Dataset records:

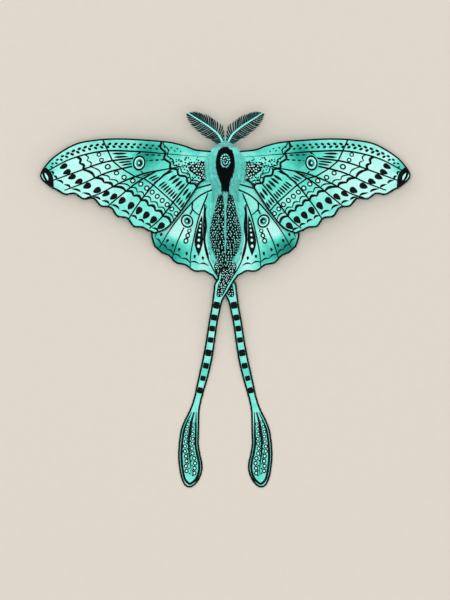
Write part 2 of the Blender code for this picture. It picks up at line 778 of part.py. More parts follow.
def make_antennae():
    for side in (RIGHT, LEFT):
        name = f"antenna_{SIDE_NAMES[side]}"
        path = [Vector((x * side, y, z)) for x, y, z in smooth(ANTENNA_PATH, COMB_PITCH)]
        shaft = tube(name, path, ANTENNA_RADII, 6, "feeler")
        rays = []
        first = round(COMB_START / COMB_PITCH)
        last = len(path) - 3
        for i in range(first, last + 1):
            along = (path[i + 1] - path[i]).normalized()
            share = (i - first) / (last - first)
            for edge, hand, step in (("inner", side, RAY_STEPS[0]), ("outer", -side, RAY_STEPS[1])):
                root = path[i].lerp(path[i + 1], step)
                normal = Vector((-along.y, along.x, 0)).normalized() * hand
                angle = blend(RAY_ANGLES, share)
                lean = along * math.cos(angle) + normal * math.sin(angle)
                length = RAY_LENGTHS[edge] * blend(RAY_SHARES, share)
                if lean.x * side < 0:
                    length = min(length, (abs(root.x) - RAY_FROM_MIDDLE) / -(lean.x * side))
                rays.append(ray(f"{name}_{edge}_{i}", root, lean, length))
        apply_boolean(shaft, "UNION", rays)
        apply_boolean(shaft, "DIFFERENCE", [head_core("head_clearance", GAP)])
        shade(shaft)


def ray(name, root, lean, length):
    """One tapered ray of the comb, which sags a little."""
    across = Vector((-lean.y, lean.x, 0)).normalized()
    rings = []
    for share, size in RAY_SHAPE:
        centre = root + lean * (length * share) - Vector((0, 0, RAY_SAG)) * share**2
        wide = across * (RAY_SIZE[0] * size / 2)
        up = Vector((0, 0, RAY_SIZE[1] * size / 2 + RAY_CROWN))
        rings.append([tuple(centre + offset) for offset in (wide, up, -wide, -up)])
    points, faces = loft(rings)
    return new_object(name, points, faces, "feeler")


def make_legs():
    for place, joints in LEGS.items():
        for side in (RIGHT, LEFT):
            path = smooth([(x * side, y, z) for x, y, z in joints], LEG_PITCH)
            leg = tube(f"leg_{place}_{SIDE_NAMES[side]}", path, LEG_RADII, 8, "leg")
            for vert in leg.data.vertices:
                vert.co.z = max(vert.co.z, 0.0)
            apply_boolean(leg, "DIFFERENCE", [body_clearance()])
            shade(leg)


def main():
    clear_scene()
    make_head()
    make_thorax()
    make_abdomen()
    make_wings()
    make_antennae()
    make_legs()


main()
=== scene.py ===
"""Looks of the moon moth: patterned wings, skin and coat, combed feelers, eyes and legs."""

import functools
import math

import bpy
import numpy as np
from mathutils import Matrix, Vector
from mathutils.geometry import delaunay_2d_cdt


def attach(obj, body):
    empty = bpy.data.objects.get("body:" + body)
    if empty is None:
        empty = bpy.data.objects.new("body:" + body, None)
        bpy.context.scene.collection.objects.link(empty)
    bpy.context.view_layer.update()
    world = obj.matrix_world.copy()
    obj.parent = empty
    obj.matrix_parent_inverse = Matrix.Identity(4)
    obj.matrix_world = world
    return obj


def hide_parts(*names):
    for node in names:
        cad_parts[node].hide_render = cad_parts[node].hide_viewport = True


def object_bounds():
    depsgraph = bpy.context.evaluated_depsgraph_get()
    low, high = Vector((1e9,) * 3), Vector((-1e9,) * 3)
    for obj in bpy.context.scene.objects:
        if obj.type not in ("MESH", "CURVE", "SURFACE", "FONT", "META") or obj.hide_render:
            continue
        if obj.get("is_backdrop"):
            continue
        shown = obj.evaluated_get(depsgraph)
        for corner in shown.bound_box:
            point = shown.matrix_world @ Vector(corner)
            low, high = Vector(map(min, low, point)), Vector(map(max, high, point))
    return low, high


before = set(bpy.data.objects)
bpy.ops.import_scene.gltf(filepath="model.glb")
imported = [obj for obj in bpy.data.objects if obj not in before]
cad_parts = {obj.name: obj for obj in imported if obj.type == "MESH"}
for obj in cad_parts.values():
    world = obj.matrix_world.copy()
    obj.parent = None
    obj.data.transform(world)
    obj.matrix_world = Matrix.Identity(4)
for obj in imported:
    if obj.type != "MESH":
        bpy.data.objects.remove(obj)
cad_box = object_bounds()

# Lengths are in millimetres up to the meshes, which are in metres. Wings are drawn for the moth's right side.
MM = 0.001
SIDES = {"right": 1, "left": -1}
SEED = 21
UP = (0, 0, 1.0)
CURVE_STEPS = 24

# The body: place along it, height of its axis, half width and half height with the coat.
BODY_PROFILE = [
    (52.2, 7.2, 0, 0), (52.05, 7.2, 1.1, 1.15), (51.65, 7.25, 1.8, 1.95), (51, 7.35, 2.25, 2.5),
    (50.1, 7.5, 2.6, 2.8), (49.8, 7.6, 3.4, 3.4), (49.35, 7.7, 4.3, 4), (48.6, 7.8, 5.1, 4.6),
    (47, 7.9, 5.6, 5), (44.5, 7.9, 5.75, 5.2), (41, 7.8, 5.5, 5), (37.8, 7.6, 4.9, 4.5),
    (35, 7.3, 4.2, 3.95), (32, 7, 4.1, 3.95), (28, 6.6, 4.5, 4.2), (24, 6.15, 5.2, 4.35),
    (20.8, 5.8, 5.35, 4.2), (17, 5.4, 4.7, 3.6), (13.8, 5.15, 3.4, 2.8), (11.8, 5, 2.2, 1.95),
    (10.5, 4.9, 1.2, 1.2), (10, 4.9, 0, 0),
]
COAT_DEPTHS = [
    (52.2, 0.45), (50.6, 0.45), (49.4, 0.95), (36.5, 0.95), (33.5, 0.75), (10, 0.75),
]
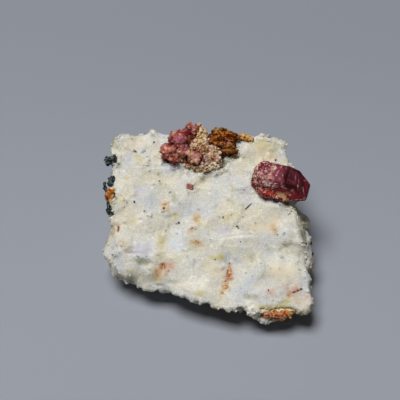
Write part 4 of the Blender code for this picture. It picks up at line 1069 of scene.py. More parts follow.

What this task involves: Word for word, extract all the records.

Task solution:
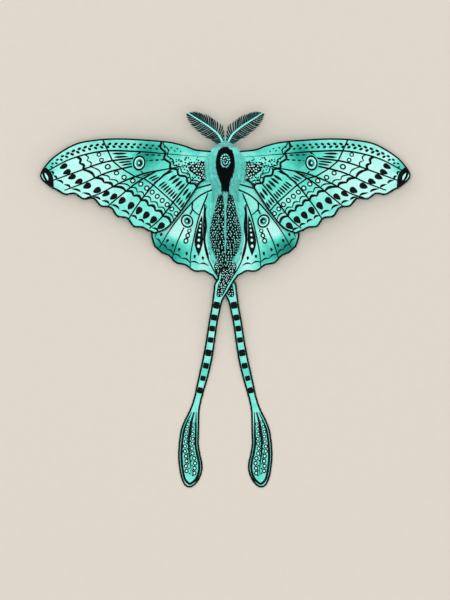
Write part 2 of the Blender code for this picture. It picks up at line 778 of part.py. More parts follow.
def make_antennae():
    for side in (RIGHT, LEFT):
        name = f"antenna_{SIDE_NAMES[side]}"
        path = [Vector((x * side, y, z)) for x, y, z in smooth(ANTENNA_PATH, COMB_PITCH)]
        shaft = tube(name, path, ANTENNA_RADII, 6, "feeler")
        rays = []
        first = round(COMB_START / COMB_PITCH)
        last = len(path) - 3
        for i in range(first, last + 1):
            along = (path[i + 1] - path[i]).normalized()
            share = (i - first) / (last - first)
            for edge, hand, step in (("inner", side, RAY_STEPS[0]), ("outer", -side, RAY_STEPS[1])):
                root = path[i].lerp(path[i + 1], step)
                normal = Vector((-along.y, along.x, 0)).normalized() * hand
                angle = blend(RAY_ANGLES, share)
                lean = along * math.cos(angle) + normal * math.sin(angle)
                length = RAY_LENGTHS[edge] * blend(RAY_SHARES, share)
                if lean.x * side < 0:
                    length = min(length, (abs(root.x) - RAY_FROM_MIDDLE) / -(lean.x * side))
                rays.append(ray(f"{name}_{edge}_{i}", root, lean, length))
        apply_boolean(shaft, "UNION", rays)
        apply_boolean(shaft, "DIFFERENCE", [head_core("head_clearance", GAP)])
        shade(shaft)


def ray(name, root, lean, length):
    """One tapered ray of the comb, which sags a little."""
    across = Vector((-lean.y, lean.x, 0)).normalized()
    rings = []
    for share, size in RAY_SHAPE:
        centre = root + lean * (length * share) - Vector((0, 0, RAY_SAG)) * share**2
        wide = across * (RAY_SIZE[0] * size / 2)
        up = Vector((0, 0, RAY_SIZE[1] * size / 2 + RAY_CROWN))
        rings.append([tuple(centre + offset) for offset in (wide, up, -wide, -up)])
    points, faces = loft(rings)
    return new_object(name, points, faces, "feeler")


def make_legs():
    for place, joints in LEGS.items():
        for side in (RIGHT, LEFT):
            path = smooth([(x * side, y, z) for x, y, z in joints], LEG_PITCH)
            leg = tube(f"leg_{place}_{SIDE_NAMES[side]}", path, LEG_RADII, 8, "leg")
            for vert in leg.data.vertices:
                vert.co.z = max(vert.co.z, 0.0)
            apply_boolean(leg, "DIFFERENCE", [body_clearance()])
            shade(leg)


def main():
    clear_scene()
    make_head()
    make_thorax()
    make_abdomen()
    make_wings()
    make_antennae()
    make_legs()


main()
=== scene.py ===
"""Looks of the moon moth: patterned wings, skin and coat, combed feelers, eyes and legs."""

import functools
import math

import bpy
import numpy as np
from mathutils import Matrix, Vector
from mathutils.geometry import delaunay_2d_cdt


def attach(obj, body):
    empty = bpy.data.objects.get("body:" + body)
    if empty is None:
        empty = bpy.data.objects.new("body:" + body, None)
        bpy.context.scene.collection.objects.link(empty)
    bpy.context.view_layer.update()
    world = obj.matrix_world.copy()
    obj.parent = empty
    obj.matrix_parent_inverse = Matrix.Identity(4)
    obj.matrix_world = world
    return obj


def hide_parts(*names):
    for node in names:
        cad_parts[node].hide_render = cad_parts[node].hide_viewport = True


def object_bounds():
    depsgraph = bpy.context.evaluated_depsgraph_get()
    low, high = Vector((1e9,) * 3), Vector((-1e9,) * 3)
    for obj in bpy.context.scene.objects:
        if obj.type not in ("MESH", "CURVE", "SURFACE", "FONT", "META") or obj.hide_render:
            continue
        if obj.get("is_backdrop"):
            continue
        shown = obj.evaluated_get(depsgraph)
        for corner in shown.bound_box:
            point = shown.matrix_world @ Vector(corner)
            low, high = Vector(map(min, low, point)), Vector(map(max, high, point))
    return low, high


before = set(bpy.data.objects)
bpy.ops.import_scene.gltf(filepath="model.glb")
imported = [obj for obj in bpy.data.objects if obj not in before]
cad_parts = {obj.name: obj for obj in imported if obj.type == "MESH"}
for obj in cad_parts.values():
    world = obj.matrix_world.copy()
    obj.parent = None
    obj.data.transform(world)
    obj.matrix_world = Matrix.Identity(4)
for obj in imported:
    if obj.type != "MESH":
        bpy.data.objects.remove(obj)
cad_box = object_bounds()

# Lengths are in millimetres up to the meshes, which are in metres. Wings are drawn for the moth's right side.
MM = 0.001
SIDES = {"right": 1, "left": -1}
SEED = 21
UP = (0, 0, 1.0)
CURVE_STEPS = 24

# The body: place along it, height of its axis, half width and half height with the coat.
BODY_PROFILE = [
    (52.2, 7.2, 0, 0), (52.05, 7.2, 1.1, 1.15), (51.65, 7.25, 1.8, 1.95), (51, 7.35, 2.25, 2.5),
    (50.1, 7.5, 2.6, 2.8), (49.8, 7.6, 3.4, 3.4), (49.35, 7.7, 4.3, 4), (48.6, 7.8, 5.1, 4.6),
    (47, 7.9, 5.6, 5), (44.5, 7.9, 5.75, 5.2), (41, 7.8, 5.5, 5), (37.8, 7.6, 4.9, 4.5),
    (35, 7.3, 4.2, 3.95), (32, 7, 4.1, 3.95), (28, 6.6, 4.5, 4.2), (24, 6.15, 5.2, 4.35),
    (20.8, 5.8, 5.35, 4.2), (17, 5.4, 4.7, 3.6), (13.8, 5.15, 3.4, 2.8), (11.8, 5, 2.2, 1.95),
    (10.5, 4.9, 1.2, 1.2), (10, 4.9, 0, 0),
]
COAT_DEPTHS = [
    (52.2, 0.45), (50.6, 0.45), (49.4, 0.95), (36.5, 0.95), (33.5, 0.75), (10, 0.75),
]
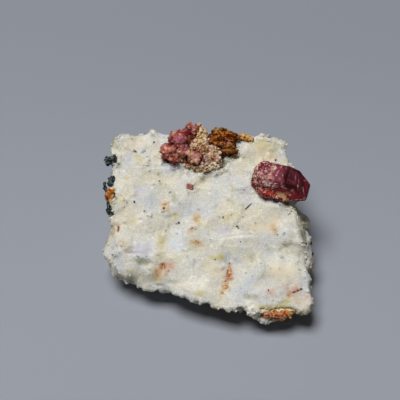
Write part 4 of the Blender code for this picture. It picks up at line 1069 of scene.py. More parts follow.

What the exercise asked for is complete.